Why is Remembrance Day so special to Australians?
At 11am on the 11th of November 1918 the guns of the Western Front fell silent after more than four years continuous warfare. The allied armies had driven the German invaders back, having inflicted heavy defeats upon them over the preceding four months. In November the Germans called for an armistice (suspension of fighting) in order to secure a peace settlement. They accepted the allied terms of unconditional surrender.

The eleventh hour of the eleventh day of the eleventh month attained a special significance in the post-war years. The moment when hostilities ceased on the Western Front became universally associated with the remembrance of those who had died in the war. The first modern world conflict had brought about the mobilisation of over 70 million people and left between 9 and 13 million dead, perhaps as many as one-third of them with no known grave. The allied nations chose this day and time for the commemoration of their war dead.

On the first anniversary of the armistice, 11 November 1919, the two minutes’ silence was instituted as part of the main commemorative ceremony at the new Cenotaph in London. The silence was proposed by an Australian journalist working in Fleet Street, Edward Honey. At about the same time, a South African statesman made a similar proposal to the British Cabinet, which endorsed it. King George V personally requested all the people of the British Empire to suspend normal activities for two minutes on the hour of the armistice “which stayed the world wide carnage of the four preceding years and marked the victory of Right and Freedom.” The two minutes’ silence was popularly adopted and it became a central feature of commemorations on Armistice Day.
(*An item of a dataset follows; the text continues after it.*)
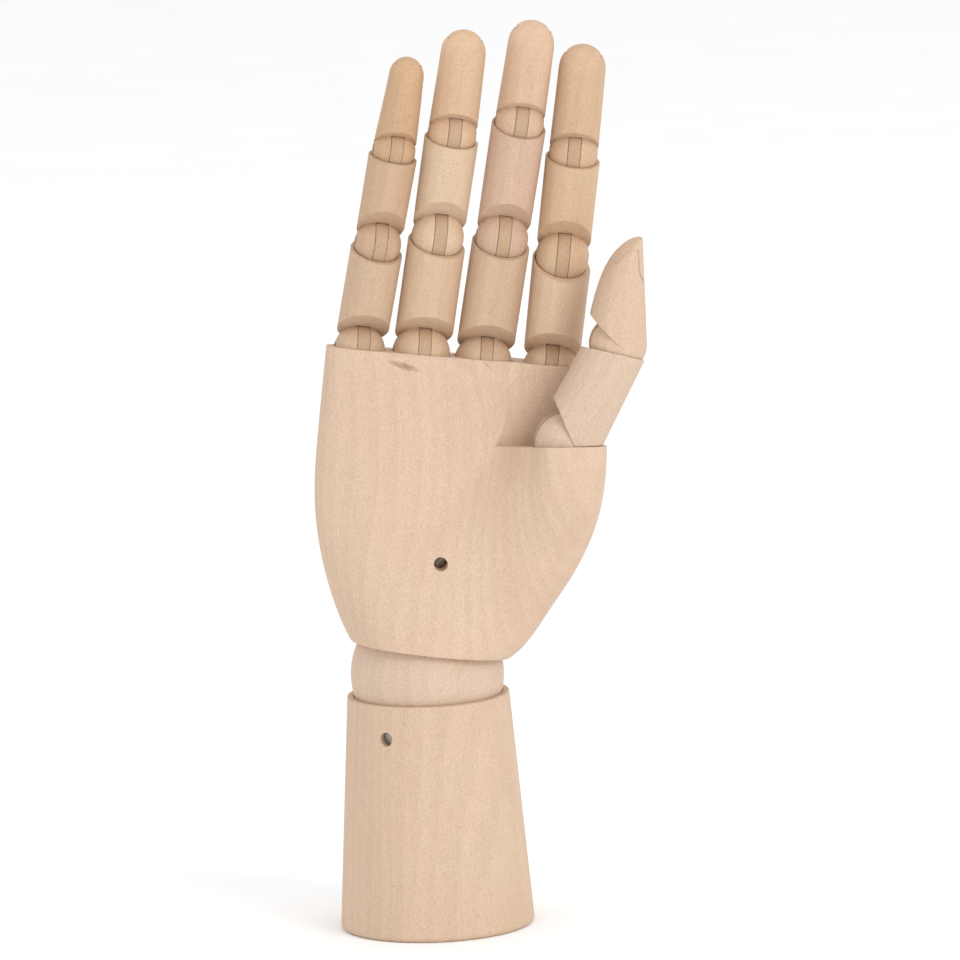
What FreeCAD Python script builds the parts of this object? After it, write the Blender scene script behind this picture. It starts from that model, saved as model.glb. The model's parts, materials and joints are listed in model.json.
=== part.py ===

On the second anniversary of the armistice, 11 November 1920, the commemoration was given added significance when it became a funeral, with the return of the remains of an unknown soldier from the battlefields of the Western Front. Unknown soldiers were interred with full military honours in Westminster Abbey in London and at the Arc de Triumph in Paris. The entombment in London attracted over one million people within a week to pay their respects at the unknown soldier’s tomb. Most other allied nations adopted the tradition of entombing unknown soldiers over the following decade.